Consider that if two people engage in a cooperative venture only to discover that just one of them will be remunerated, the uncompensated party will, the next time around, in all likelihood choose to decline his or her services. In the same way, despite it being true that the net gains from technological change and globalization are in principle sufficient to compensate the losers from creative destruction and trade liberalization, if we refuse to do so in practice, don’t be surprised when the country’s reactionary elements are eventually inspired to “Make America Great Again.”

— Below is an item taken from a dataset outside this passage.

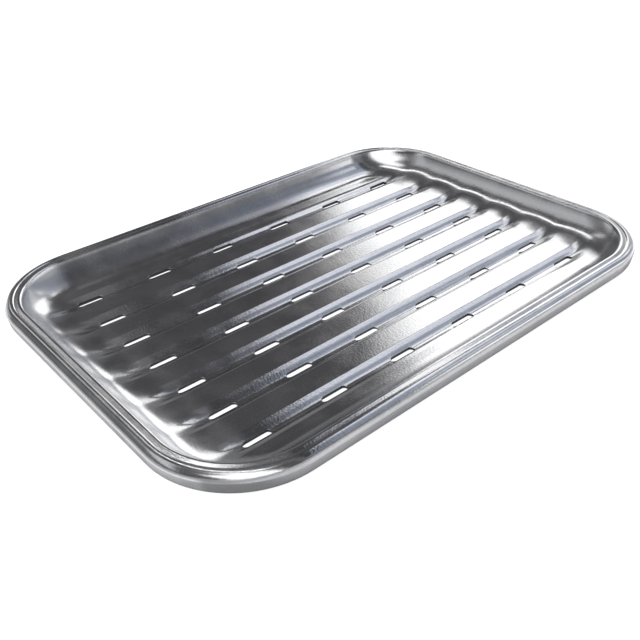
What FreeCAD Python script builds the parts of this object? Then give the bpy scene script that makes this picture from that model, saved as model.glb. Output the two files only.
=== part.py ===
import FreeCAD, Part
import os
from math import hypot, radians, sin, sqrt, tan
from FreeCAD import Vector

# A grill tray pressed from one piece of thin stainless sheet.
# A shallow pan with rounded corners carries long parallel grooves with short
# slots in their floors. The grooves sweep up and fade out in the end walls.
# All round, the sheet turns out into a flat rim and curls down and in.
# X runs along the grooves, Y across them, Z up. The groove floors stand on Z = 0.

# Sheet
SHEET = 0.7

# Outline of the rim, seen from above
TRAY_LENGTH = 343.0
TRAY_WIDTH = 244.0
CORNER_RADIUS = 53.0

# Heights, measured on the upper face of the sheet from the groove floors
RIM_RISE = 17.5
GROOVE_DEPTH = 3.1

# Pan: one large bend leads from the floor into the sloping wall
WALL_SLOPE = 65.0
PAN_BEND = 20.5

# Rim, from the wall outwards
RIM_WIDTH = 9.5
LIP_CHAMFER = 1.5
STEP_RUN = 0.6
STEP_RISE = 0.5
STEP_LAND = 0.4
ROLL_RADIUS = 4.4
ROLL_RETURN = 1.6

# Grooves, across their length: a steep lower flank and a gentler upper one
GROOVE_COUNT = 7
GROOVE_FLOOR = 4.4
GROOVE_KNEE = 7.5
KNEE_RISE = 1.5
GROOVE_MOUTH = 13.4
SIDE_LAND = 3.8

# Grooves, along their length: straight, then swept up with the pan's bend to fade out in the end
# wall. The sweep starts a set lead before the pan's bend, which is what makes the groove fade.
GROOVE_LEAD = 1.8
SWEEP_TURN = 64.0

# Slots in the groove floors, spread evenly along them
SLOT_COUNT = 6
SLOT_LEAD = 11.7
SLOT_LENGTH = 16.5
SLOT_WIDTH = 4.0

# Derived places
GROOVE_TOP = SHEET
PAN_TOP = GROOVE_TOP + GROOVE_DEPTH
RIM_TOP = GROOVE_TOP + RIM_RISE
CORNER_X = TRAY_LENGTH / 2 - CORNER_RADIUS
CORNER_Y = TRAY_WIDTH / 2 - CORNER_RADIUS
CORNERS = [
    Vector(CORNER_X, CORNER_Y, 0),
    Vector(-CORNER_X, CORNER_Y, 0),
    Vector(-CORNER_X, -CORNER_Y, 0),
    Vector(CORNER_X, -CORNER_Y, 0),
]


def shift_sideways(corners, distance):
    """The same bent line, moved by distance to its right-hand side."""
    count = len(corners)
    normals = []
    for (u0, z0, _), (u1, z1, _) in zip(corners, corners[1:]):
        run = hypot(u1 - u0, z1 - z0)
        normals.append(((z1 - z0) / run, (u0 - u1) / run))
    moved = []
    for i in range(count):
        before = normals[max(i - 1, 0)]
        after = normals[min(i, count - 2)]
        share = 1 + before[0] * after[0] + before[1] * after[1]
        du = (before[0] + after[0]) / share
        dz = (before[1] + after[1]) / share
        turns_left = before[0] * after[1] - before[1] * after[0] > 0
        bend = corners[i][2]
        if bend:
            bend = bend + distance if turns_left else bend - distance
        moved.append((corners[i][0] + distance * du, corners[i][1] + distance * dz, bend))
    return moved


def bent_line(corners, place):
    """Edges of a line through the corners, each rounded by its own bend radius or left sharp."""
    edges = []
    start = Vector(corners[0][0], corners[0][1], 0)
    for before, corner, after in zip(corners, corners[1:], corners[2:]):
        tip = Vector(corner[0], corner[1], 0)
        if not corner[2]:
            edges.append(Part.LineSegment(place(start), place(tip)).toShape())
            start = tip
            continue
        back = (Vector(before[0], before[1], 0) - tip).normalize()
        ahead = (Vector(after[0], after[1], 0) - tip).normalize()
        half = back.getAngle(ahead) / 2
        middle = (back + ahead).normalize()
        entry = tip + back * (corner[2] / tan(half))
        leave = tip + ahead * (corner[2] / tan(half))
        crown = tip + middle * (corner[2] / sin(half) - corner[2])
        edges.append(Part.LineSegment(place(start), place(entry)).toShape())
        edges.append(Part.Arc(place(entry), place(crown), place(leave)).toShape())
        start = leave
    end = Vector(corners[-1][0], corners[-1][1], 0)
    edges.append(Part.LineSegment(place(start), place(end)).toShape())
    return edges


def rolled_edge(centre, radius, back, place):
    """Edges of the rim's roll: half a turn outwards and down, then a short way back inwards."""
    top = Vector(centre.x, centre.y + radius, 0)
    side = Vector(centre.x + radius, centre.y, 0)
    low = Vector(centre.x, centre.y - radius, 0)
    roll = Part.Arc(place(top), place(side), place(low)).toShape()
    return [roll, Part.LineSegment(place(low), place(low - Vector(back, 0, 0))).toShape()]


def closed_face(edges, extra_points):
    """A face inside the edges, closed by straight lines over the extra points."""
    line = Part.Wire(edges)
    first = line.OrderedVertexes[0].Point
    last = line.OrderedVertexes[-1].Point
    closing = Part.makePolygon([last] + extra_points + [first])
    return Part.Face(Part.Wire(line.Edges + closing.Edges))


def along_wall(foot, lip, height):
    """The point on the straight wall, from foot to lip, at the given height."""
    share = (height - foot[1]) / (lip[1] - foot[1])
    return (foot[0] + share * (lip[0] - foot[0]), height, 0)


def upright(point):
    """Places (distance from the corner axis, height) in the plane Y = 0."""
    return Vector(point.x, 0, point.y)


def carried_round(face):
    """The section carried round the tray: four straight sides and four corners."""
    pieces = []
    for k in range(4):
        turned = face.copy()
        turned.rotate(Vector(0, 0, 0), Vector(0, 0, 1), 90 * k)
        side = turned.copy()
        side.translate(CORNERS[k - 1])
        pieces.append(side.extrude(CORNERS[k] - CORNERS[k - 1]))
        turned.translate(CORNERS[k])
        pieces.append(turned.revolve(CORNERS[k], Vector(0, 0, 1), 90))
    return pieces


def filled_pan(corners, top):
    """The space inside a pan surface, closed by a flat top."""
    edges = bent_line(corners, upright)
    face = closed_face(edges, [Vector(0, 0, top)])
    floor = corners[0][1]
    core = Part.makeBox(2 * CORNER_X, 2 * CORNER_Y, top - floor)
    core.translate(Vector(-CORNER_X, -CORNER_Y, floor))
    return core.multiFuse(carried_round(face)).removeSplitter()


def half_run(centre_y):
    """Half the straight length of a groove, which ends a set lead before the wall's bend begins."""
    inset = max(abs(centre_y) - CORNER_Y, 0)
    return CORNER_X + sqrt(bend_start ** 2 - inset ** 2) - GROOVE_LEAD


def filled_groove(corners, cap, centre_y):
    """The space inside one groove: a straight run with an end swept up at each side."""
    run = half_run(centre_y)

    def crosswise(point):
        return Vector(-run, centre_y + point.x, point.y)

    edges = bent_line(corners, crosswise)
    near, far = corners[0][0], corners[-1][0]
    lid = [crosswise(Vector(far, cap, 0)), crosswise(Vector(near, cap, 0))]
    face = closed_face(edges, lid)
    pieces = [face.extrude(Vector(2 * run, 0, 0))]
    axis_height = GROOVE_TOP + PAN_BEND
    pieces.append(face.revolve(Vector(-run, 0, axis_height), Vector(0, 1, 0), SWEEP_TURN))
    face.translate(Vector(2 * run, 0, 0))
    pieces.append(face.revolve(Vector(run, 0, axis_height), Vector(0, -1, 0), SWEEP_TURN))
    return pieces[0].multiFuse(pieces[1:]).removeSplitter()


def slot_cutter():
    """One slot: straight sides and round ends, cut straight down."""
    half = SLOT_LENGTH / 2 - SLOT_WIDTH / 2
    r = SLOT_WIDTH / 2
    low = -SHEET
    points = [Vector(-half, -r, low), Vector(half, -r, low), Vector(half, r, low), Vector(-half, r, low)]
    edges = [
        Part.LineSegment(points[0], points[1]).toShape(),
        Part.Arc(points[1], Vector(half + r, 0, low), points[2]).toShape(),
        Part.LineSegment(points[2], points[3]).toShape(),
        Part.Arc(points[3], Vector(-half - r, 0, low), points[0]).toShape(),
    ]
    return Part.Face(Part.Wire(edges)).extrude(Vector(0, 0, 3 * SHEET))


# Pan and rim, as one bent line on the upper face of the sheet
edge = CORNER_RADIUS
lip = (edge - RIM_WIDTH, RIM_TOP - STEP_RISE, 0)
foot_reach = lip[0] - (lip[1] - PAN_TOP) / tan(radians(WALL_SLOPE))
foot = (foot_reach, PAN_TOP, PAN_BEND)
roll_start = (edge - ROLL_RADIUS, RIM_TOP, 0)
step_high = (roll_start[0] - STEP_LAND, RIM_TOP, 0)
step_low = (step_high[0] - STEP_RUN, lip[1], 0)
lip_wall = along_wall(foot, lip, lip[1] - LIP_CHAMFER * sin(radians(WALL_SLOPE)))
lip_flat = (lip[0] + LIP_CHAMFER, lip[1], 0)
upper = [(0, PAN_TOP, 0), foot, lip_wall, lip_flat, step_low, step_high, roll_start]
lower = shift_sideways(upper, SHEET)

# The pan and the rim meet on the straight stretch of wall between their bends
half_slope = tan(radians(WALL_SLOPE) / 2)
bend_start = foot_reach - PAN_BEND * half_slope
bend_top = PAN_TOP + PAN_BEND * half_slope * sin(radians(WALL_SLOPE))
joint_height = (bend_top + lip_wall[1]) / 2
joint_upper = along_wall(upper[1], upper[2], joint_height)
joint_lower = along_wall(lower[1], lower[2], joint_height)

roll_centre = Vector(edge - ROLL_RADIUS, RIM_TOP - ROLL_RADIUS, 0)
roll_outside = rolled_edge(roll_centre, ROLL_RADIUS, ROLL_RETURN, upright)
roll_inside = rolled_edge(roll_centre, ROLL_RADIUS - SHEET, ROLL_RETURN, upright)
rim_top_edges = bent_line([joint_upper] + upper[2:], upright) + roll_outside
rim_under_edges = bent_line([joint_lower] + lower[2:], upright) + roll_inside
caps = [
    Part.LineSegment(roll_outside[-1].Vertexes[-1].Point, roll_inside[-1].Vertexes[-1].Point).toShape(),
    Part.LineSegment(upright(Vector(*joint_upper)), upright(Vector(*joint_lower))).toShape(),
]
rim_face = Part.Face(Part.Wire(Part.sortEdges(rim_top_edges + rim_under_edges + caps)[0]))
rim_pieces = carried_round(rim_face)
rim = rim_pieces[0].multiFuse(rim_pieces[1:]).removeSplitter()

# Groove section, from side to side on the upper face of the sheet
half_section = [
    (GROOVE_FLOOR / 2, GROOVE_TOP, 0),
    (GROOVE_KNEE / 2, GROOVE_TOP + KNEE_RISE, 0),
    (GROOVE_MOUTH / 2, PAN_TOP, 0),
    (GROOVE_MOUTH / 2 + SHEET, PAN_TOP, 0),
]
groove_upper = [(-u, z, bend) for u, z, bend in reversed(half_section)] + half_section
groove_lower = shift_sideways(groove_upper, SHEET)
groove_cap = PAN_TOP + SHEET
outer_row = CORNER_Y + bend_start - SIDE_LAND - GROOVE_MOUTH / 2
groove_pitch = 2 * outer_row / (GROOVE_COUNT - 1)
groove_rows = [k * groove_pitch - outer_row for k in range(GROOVE_COUNT)]

# The sheet is what lies between the space above it and the same space grown by its thickness
inside = filled_pan([upper[0], upper[1], joint_upper], joint_height)
outside = filled_pan([lower[0], lower[1], joint_lower], joint_height)
inside = inside.multiFuse([filled_groove(groove_upper, groove_cap, y) for y in groove_rows])
outside = outside.multiFuse([filled_groove(groove_lower, groove_cap, y) for y in groove_rows])
pan = outside.cut(inside)

# Slots, one row in the floor of each groove
slot_span = 2 * (half_run(0) - SLOT_LEAD) - SLOT_LENGTH
slot_pitch = slot_span / (SLOT_COUNT - 1)
slots = []
for y in groove_rows:
    for i in range(SLOT_COUNT):
        slot = slot_cutter()
        slot.translate(Vector(i * slot_pitch - slot_span / 2, y, 0))
        slots.append(slot)

tray = pan.fuse(rim).removeSplitter().cut(Part.makeCompound(slots))
tray = tray.Solids[0] if len(tray.Solids) == 1 else tray

os.makedirs("parts", exist_ok=True)
tray.exportStep("parts/tray.step")
box = tray.optimalBoundingBox(True, False)
print("tray: valid", tray.isValid(), "solids", len(tray.Solids), "faces", len(tray.Faces))
print("groove pitch", round(groove_pitch, 3), "slot pitch", round(slot_pitch, 3))
print("volume mm3", round(tray.Volume, 1), "area mm2", round(tray.Area, 1))
print("size mm", round(box.XLength, 3), round(box.YLength, 3), round(box.ZLength, 3))
print("lowest mm", round(box.ZMin, 4), "bend start", round(bend_start, 3))
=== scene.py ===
# %% [markdown]
# A stainless grill tray, seen as in its photograph.
# The tray is pressed from one thin sheet, so it has a single piece. Its shape comes from the CAD
# model. This lesson gives it the soft forms of pressed metal, the finish of the steel, the light
# that the steel mirrors, a floor to stand on and the photographer's point of view.

# %% Load the tray as a fixed frame
from math import cos, pi, radians, sin, tan

import bpy
import numpy as np
from mathutils import Matrix, Vector
from mathutils.geometry import delaunay_2d_cdt


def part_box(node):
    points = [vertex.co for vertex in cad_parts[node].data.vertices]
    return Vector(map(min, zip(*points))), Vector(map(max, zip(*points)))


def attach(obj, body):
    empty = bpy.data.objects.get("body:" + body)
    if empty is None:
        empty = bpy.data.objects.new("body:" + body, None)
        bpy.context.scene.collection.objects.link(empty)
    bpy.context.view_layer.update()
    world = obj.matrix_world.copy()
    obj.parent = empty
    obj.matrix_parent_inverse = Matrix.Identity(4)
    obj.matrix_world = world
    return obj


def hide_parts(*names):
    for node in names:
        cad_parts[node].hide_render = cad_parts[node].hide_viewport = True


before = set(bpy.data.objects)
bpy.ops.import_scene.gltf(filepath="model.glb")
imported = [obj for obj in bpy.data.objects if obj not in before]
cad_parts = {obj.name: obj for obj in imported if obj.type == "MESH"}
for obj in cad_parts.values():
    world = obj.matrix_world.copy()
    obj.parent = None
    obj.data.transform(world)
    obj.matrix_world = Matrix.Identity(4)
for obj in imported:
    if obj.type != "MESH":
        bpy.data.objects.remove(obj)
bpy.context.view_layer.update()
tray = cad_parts["tray"]
tray_low, tray_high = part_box("tray")
print("tray size in mm:", [round(1000 * side, 1) for side in tray_high - tray_low])

# %% [markdown]
# The camera. The slots lie on an even grid and the rim is a rounded rectangle, and that is enough
# to work out where the photographer stood. The pose is written the way a tripod head is set:
# a place, a pan, a tilt and a small roll. Blender's camera looks along its own -Z axis, so its
# matrix holds the right, up and backward directions as columns.

# %% The photographer's point of view
CAMERA_PLACE = Vector((-0.27005, -0.30869, 0.24354))
CAMERA_PAN = radians(50.036)
CAMERA_TILT = radians(33.40)
CAMERA_ROLL = radians(-1.988)
FOCAL_LENGTH = 43.57
SENSOR_WIDTH = 36
NEAREST_SEEN = 0.01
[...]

Finding the right mix of compensatory social insurance, tax rates, property rights and social norms that maximize society’s dynamism and future growth potential is a challenge, a kind of balancing act for which there is no static solution. And yet something tells me we are currently to the left of the optimum point when it comes to what you might call just compensation. Wages have stagnated or declined, while federal social programs have either been eroded in real terms by inflation (like TANF), or devolved to states which then target the spending on the non-poor.
When economic growth was roaring near 4% in the late 1990s, there was a better argument—an appetite, really—for welfare reform that cut cash transfers and attached penalties on not seeking work. Yet a safety net is mainly for when the trapeze fails, not for when it’s at its most robust. And when it hadn’t failed in a while, those in control of the purse came to believe maintaining the net was nothing but a costly waste. In fact, the economy was so strong that poverty rates fell at first following the 1996 welfare reform, before climbing again in the 2000s. Then the Great Recession happened and revealed in an undeniable and tragic fashion how mammoth the holes had become.
The answer, however, is not to return to the system before 1996. A social insurance system that allows creative destruction to go unimpeded and creates buy-in for free trade and liberalization needs to be reconciled with the unique needs of the contemporary engines of growth.
Put differently, we should think of the those pushing to unionize the gig economy, say, and those seeking a revival of ‘90s era punitive work requirements, as each being backward looking in their own, uniquely horrible ways. Now is the time to start thinking hard about a welfare reform for the 21st century, because if we sit back and wait for the next big wave of technological change and dislocation to occur it may end up being the last.